Exercise description: Exactly the lines from the one containing "Continue the OpenSCAD" through the one containing "for radius, out" must be returned; include both ends and nothing else.

Material supplied:
====
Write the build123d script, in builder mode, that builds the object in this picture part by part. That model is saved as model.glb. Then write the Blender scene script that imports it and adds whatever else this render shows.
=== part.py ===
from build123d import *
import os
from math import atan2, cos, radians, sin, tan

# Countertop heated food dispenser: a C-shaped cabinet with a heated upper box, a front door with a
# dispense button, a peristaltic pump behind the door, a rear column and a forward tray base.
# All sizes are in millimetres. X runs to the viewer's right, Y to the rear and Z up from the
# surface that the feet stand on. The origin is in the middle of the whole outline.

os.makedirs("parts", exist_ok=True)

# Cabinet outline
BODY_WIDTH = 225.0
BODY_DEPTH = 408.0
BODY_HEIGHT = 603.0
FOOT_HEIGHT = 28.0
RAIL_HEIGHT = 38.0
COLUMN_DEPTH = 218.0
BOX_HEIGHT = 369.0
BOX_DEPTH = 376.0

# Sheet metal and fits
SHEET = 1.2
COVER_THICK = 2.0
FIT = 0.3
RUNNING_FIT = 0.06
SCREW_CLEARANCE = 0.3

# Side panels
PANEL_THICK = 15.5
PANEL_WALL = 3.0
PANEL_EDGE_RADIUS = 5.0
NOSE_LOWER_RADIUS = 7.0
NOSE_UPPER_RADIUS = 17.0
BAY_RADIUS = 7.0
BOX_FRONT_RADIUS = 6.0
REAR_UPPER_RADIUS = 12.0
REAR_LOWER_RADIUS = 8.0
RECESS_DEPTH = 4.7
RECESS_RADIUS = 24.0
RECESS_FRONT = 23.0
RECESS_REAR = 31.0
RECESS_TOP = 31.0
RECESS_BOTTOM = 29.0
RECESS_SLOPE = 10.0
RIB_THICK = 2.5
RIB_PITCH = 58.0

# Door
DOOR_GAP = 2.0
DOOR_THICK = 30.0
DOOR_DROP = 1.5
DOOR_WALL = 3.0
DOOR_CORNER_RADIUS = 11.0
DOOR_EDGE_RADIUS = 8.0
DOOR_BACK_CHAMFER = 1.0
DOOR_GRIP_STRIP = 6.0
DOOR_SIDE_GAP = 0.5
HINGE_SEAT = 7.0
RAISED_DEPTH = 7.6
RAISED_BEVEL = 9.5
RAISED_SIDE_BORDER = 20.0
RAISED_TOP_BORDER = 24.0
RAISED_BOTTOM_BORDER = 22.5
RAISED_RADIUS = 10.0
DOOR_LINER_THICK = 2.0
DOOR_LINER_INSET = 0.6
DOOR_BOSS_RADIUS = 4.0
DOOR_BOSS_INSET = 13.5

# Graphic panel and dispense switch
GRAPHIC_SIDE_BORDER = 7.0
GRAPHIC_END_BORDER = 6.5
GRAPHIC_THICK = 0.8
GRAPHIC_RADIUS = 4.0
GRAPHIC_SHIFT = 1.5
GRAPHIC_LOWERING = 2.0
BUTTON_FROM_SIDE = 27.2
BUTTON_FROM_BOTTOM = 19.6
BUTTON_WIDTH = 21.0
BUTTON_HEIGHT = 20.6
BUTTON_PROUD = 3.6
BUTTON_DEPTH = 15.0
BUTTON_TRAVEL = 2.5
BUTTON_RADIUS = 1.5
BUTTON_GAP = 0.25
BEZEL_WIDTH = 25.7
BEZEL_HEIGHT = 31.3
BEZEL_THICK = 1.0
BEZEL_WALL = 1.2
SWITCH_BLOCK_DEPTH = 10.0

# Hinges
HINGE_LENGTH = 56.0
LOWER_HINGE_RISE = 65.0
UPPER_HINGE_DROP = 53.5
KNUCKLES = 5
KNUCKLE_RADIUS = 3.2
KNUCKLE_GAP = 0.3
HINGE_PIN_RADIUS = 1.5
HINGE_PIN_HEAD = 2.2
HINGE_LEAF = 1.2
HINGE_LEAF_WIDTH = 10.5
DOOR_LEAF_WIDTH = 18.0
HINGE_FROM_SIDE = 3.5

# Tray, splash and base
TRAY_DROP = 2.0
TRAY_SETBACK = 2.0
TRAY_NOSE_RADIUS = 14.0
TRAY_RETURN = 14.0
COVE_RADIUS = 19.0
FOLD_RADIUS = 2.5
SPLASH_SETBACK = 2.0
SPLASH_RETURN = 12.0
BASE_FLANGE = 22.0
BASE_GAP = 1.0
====
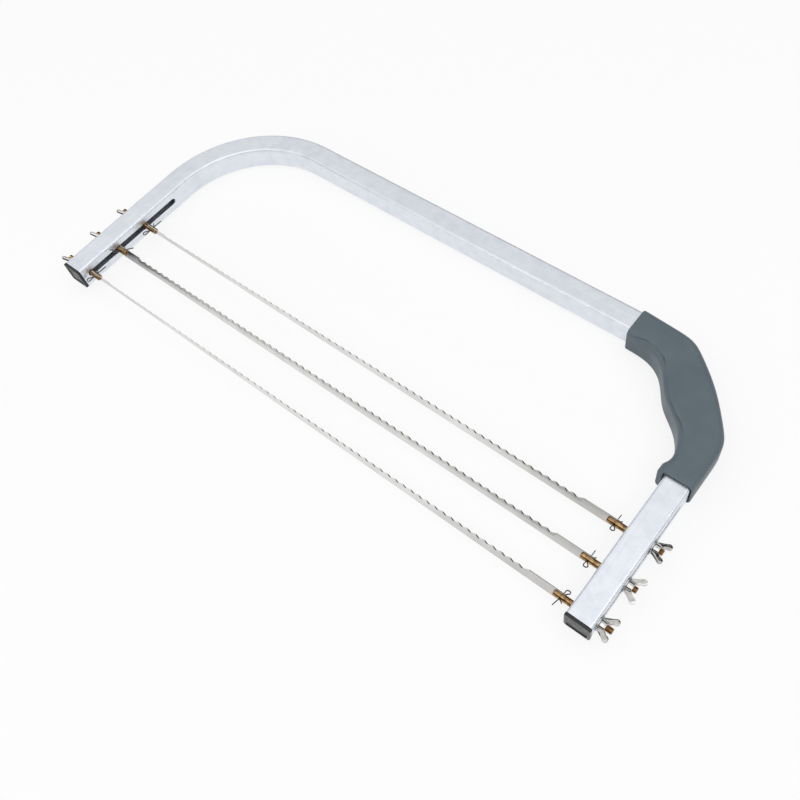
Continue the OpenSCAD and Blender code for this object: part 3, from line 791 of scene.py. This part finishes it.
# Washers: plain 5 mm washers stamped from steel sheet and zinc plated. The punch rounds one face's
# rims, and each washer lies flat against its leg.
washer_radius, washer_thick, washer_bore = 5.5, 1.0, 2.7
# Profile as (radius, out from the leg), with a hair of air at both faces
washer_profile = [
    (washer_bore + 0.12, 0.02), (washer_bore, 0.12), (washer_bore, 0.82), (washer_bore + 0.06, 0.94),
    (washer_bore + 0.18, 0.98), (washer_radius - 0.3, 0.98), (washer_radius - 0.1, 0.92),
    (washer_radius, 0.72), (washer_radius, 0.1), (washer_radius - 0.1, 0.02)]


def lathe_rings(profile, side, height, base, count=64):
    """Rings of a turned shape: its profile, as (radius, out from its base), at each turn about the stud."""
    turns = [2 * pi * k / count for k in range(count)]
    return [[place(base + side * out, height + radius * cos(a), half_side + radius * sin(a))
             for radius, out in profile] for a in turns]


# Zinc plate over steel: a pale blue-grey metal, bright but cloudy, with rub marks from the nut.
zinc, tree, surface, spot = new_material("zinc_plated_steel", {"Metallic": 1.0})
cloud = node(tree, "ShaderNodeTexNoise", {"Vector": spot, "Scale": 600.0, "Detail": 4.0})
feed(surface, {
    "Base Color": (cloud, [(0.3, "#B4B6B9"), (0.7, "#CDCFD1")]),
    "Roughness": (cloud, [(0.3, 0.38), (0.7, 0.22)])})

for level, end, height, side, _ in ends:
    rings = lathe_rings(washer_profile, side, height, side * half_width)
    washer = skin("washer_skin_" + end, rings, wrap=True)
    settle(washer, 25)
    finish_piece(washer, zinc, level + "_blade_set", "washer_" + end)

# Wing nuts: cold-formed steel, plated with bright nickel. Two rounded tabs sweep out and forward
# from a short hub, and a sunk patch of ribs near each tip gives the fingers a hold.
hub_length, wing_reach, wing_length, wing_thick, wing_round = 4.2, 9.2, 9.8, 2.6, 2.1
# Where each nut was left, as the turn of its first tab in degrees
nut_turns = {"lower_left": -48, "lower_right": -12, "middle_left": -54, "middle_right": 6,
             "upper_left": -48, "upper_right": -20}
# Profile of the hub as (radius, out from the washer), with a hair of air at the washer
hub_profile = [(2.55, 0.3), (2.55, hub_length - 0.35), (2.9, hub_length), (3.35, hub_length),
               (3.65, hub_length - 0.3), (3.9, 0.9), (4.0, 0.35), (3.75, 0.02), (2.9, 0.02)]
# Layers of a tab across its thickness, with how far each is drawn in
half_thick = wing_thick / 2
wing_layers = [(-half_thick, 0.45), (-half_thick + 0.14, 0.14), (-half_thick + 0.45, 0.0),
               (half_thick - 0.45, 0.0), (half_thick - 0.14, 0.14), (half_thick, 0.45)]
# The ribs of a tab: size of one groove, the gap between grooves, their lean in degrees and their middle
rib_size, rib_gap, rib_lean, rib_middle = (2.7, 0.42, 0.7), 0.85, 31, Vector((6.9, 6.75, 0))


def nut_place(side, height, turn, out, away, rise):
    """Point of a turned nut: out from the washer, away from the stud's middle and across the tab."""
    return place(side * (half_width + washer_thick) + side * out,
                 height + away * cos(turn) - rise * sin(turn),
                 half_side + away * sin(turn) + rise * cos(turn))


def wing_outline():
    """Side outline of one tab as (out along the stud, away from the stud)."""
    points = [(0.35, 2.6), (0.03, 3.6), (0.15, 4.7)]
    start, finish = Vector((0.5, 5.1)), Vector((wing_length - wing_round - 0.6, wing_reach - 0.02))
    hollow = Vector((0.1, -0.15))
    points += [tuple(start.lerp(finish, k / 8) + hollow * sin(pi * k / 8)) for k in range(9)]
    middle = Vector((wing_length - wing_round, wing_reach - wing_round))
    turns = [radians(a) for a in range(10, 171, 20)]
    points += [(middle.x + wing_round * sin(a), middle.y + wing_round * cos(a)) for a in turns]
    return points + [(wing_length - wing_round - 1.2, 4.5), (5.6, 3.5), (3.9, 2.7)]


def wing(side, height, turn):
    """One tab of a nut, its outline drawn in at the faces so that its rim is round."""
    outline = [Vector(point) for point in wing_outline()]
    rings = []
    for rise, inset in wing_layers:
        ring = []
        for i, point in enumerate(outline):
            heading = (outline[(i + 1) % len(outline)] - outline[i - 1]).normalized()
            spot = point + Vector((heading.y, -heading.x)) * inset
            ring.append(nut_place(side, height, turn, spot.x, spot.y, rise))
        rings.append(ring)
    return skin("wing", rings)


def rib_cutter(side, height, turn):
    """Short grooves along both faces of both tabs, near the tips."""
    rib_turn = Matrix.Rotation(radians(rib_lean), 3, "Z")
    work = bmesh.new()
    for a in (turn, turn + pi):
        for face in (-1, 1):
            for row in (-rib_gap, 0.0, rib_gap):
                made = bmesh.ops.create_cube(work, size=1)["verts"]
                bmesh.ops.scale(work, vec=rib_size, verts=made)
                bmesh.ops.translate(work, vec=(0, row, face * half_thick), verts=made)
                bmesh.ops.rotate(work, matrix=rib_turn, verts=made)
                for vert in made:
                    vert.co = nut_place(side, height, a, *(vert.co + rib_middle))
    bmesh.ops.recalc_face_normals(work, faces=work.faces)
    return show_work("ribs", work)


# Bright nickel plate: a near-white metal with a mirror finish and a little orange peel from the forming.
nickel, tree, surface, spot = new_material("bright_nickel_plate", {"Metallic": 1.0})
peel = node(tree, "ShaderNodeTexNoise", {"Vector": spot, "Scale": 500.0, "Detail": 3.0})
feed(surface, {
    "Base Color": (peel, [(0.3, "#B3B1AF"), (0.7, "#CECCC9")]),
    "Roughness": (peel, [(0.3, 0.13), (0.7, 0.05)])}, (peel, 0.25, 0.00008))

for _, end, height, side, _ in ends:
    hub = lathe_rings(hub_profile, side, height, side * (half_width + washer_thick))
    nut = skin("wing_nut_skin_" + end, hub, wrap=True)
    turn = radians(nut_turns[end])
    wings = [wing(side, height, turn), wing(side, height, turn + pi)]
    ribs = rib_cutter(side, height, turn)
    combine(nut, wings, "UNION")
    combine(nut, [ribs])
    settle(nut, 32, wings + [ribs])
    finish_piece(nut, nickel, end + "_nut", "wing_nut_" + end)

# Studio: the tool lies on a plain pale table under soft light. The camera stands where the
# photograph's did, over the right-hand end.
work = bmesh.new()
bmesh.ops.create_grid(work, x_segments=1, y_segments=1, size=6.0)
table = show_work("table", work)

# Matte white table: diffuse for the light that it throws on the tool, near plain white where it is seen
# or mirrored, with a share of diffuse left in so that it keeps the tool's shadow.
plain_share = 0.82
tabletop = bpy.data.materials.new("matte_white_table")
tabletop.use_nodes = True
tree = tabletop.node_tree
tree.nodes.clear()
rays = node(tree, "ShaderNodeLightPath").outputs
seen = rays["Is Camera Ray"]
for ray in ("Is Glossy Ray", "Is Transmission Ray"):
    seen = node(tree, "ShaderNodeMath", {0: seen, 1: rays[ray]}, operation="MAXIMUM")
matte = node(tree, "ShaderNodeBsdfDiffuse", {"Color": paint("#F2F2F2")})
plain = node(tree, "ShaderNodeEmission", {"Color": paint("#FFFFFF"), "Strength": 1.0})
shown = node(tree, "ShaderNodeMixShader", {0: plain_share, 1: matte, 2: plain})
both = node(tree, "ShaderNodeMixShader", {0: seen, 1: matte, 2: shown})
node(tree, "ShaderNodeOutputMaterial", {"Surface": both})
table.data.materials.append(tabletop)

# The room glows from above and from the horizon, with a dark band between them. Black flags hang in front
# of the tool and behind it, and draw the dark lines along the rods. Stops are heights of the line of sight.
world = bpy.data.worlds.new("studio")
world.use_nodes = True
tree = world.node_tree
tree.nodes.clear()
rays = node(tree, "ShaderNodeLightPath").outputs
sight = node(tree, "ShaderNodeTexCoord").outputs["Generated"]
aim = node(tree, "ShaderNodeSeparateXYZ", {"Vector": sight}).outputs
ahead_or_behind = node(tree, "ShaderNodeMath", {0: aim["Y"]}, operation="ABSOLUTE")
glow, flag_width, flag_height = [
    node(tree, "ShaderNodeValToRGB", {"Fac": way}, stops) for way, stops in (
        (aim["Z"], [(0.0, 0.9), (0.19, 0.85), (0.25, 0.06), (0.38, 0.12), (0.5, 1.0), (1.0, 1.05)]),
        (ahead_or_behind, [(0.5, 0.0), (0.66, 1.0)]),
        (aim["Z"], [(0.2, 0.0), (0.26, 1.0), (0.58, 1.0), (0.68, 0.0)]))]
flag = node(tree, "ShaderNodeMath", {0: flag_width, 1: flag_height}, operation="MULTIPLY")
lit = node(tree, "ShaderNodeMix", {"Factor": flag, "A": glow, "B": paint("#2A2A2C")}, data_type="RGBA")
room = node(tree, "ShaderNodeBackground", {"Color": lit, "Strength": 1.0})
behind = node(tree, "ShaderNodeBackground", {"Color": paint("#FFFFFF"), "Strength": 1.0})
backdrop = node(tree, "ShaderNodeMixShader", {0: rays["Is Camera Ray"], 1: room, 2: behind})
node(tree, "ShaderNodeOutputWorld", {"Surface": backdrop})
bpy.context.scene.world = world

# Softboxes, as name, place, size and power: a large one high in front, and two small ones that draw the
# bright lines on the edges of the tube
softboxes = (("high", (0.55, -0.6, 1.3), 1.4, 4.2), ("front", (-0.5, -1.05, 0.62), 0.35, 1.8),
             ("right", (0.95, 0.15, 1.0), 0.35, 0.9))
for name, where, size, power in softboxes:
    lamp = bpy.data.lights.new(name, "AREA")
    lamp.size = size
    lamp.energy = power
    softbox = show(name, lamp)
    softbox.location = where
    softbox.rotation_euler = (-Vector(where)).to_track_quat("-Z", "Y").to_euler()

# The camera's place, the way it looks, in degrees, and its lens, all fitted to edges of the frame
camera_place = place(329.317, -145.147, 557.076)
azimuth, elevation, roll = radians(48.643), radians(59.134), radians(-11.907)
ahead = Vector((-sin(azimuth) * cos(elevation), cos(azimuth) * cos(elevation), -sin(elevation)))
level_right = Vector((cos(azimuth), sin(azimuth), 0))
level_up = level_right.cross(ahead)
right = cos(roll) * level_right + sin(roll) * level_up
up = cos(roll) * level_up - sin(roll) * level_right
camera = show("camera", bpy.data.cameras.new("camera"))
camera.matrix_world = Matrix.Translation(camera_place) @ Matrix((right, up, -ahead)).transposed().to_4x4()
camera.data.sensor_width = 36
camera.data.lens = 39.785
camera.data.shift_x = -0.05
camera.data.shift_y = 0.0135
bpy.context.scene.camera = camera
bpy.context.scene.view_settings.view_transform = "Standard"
====
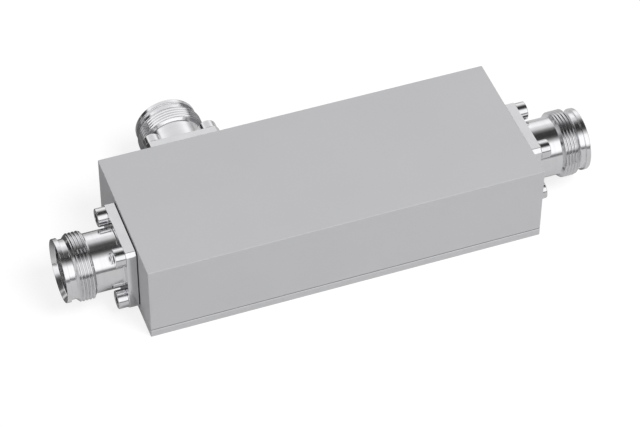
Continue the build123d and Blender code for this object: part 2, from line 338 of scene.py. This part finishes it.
====
Reply:
Continue the OpenSCAD and Blender code for this object: part 3, from line 791 of scene.py. This part finishes it.
# Washers: plain 5 mm washers stamped from steel sheet and zinc plated. The punch rounds one face's
# rims, and each washer lies flat against its leg.
washer_radius, washer_thick, washer_bore = 5.5, 1.0, 2.7
# Profile as (radius, out from the leg), with a hair of air at both faces
washer_profile = [
    (washer_bore + 0.12, 0.02), (washer_bore, 0.12), (washer_bore, 0.82), (washer_bore + 0.06, 0.94),
    (washer_bore + 0.18, 0.98), (washer_radius - 0.3, 0.98), (washer_radius - 0.1, 0.92),
    (washer_radius, 0.72), (washer_radius, 0.1), (washer_radius - 0.1, 0.02)]


def lathe_rings(profile, side, height, base, count=64):
    """Rings of a turned shape: its profile, as (radius, out from its base), at each turn about the stud."""
    turns = [2 * pi * k / count for k in range(count)]
    return [[place(base + side * out, height + radius * cos(a), half_side + radius * sin(a))
             for radius, out in profile] for a in turns]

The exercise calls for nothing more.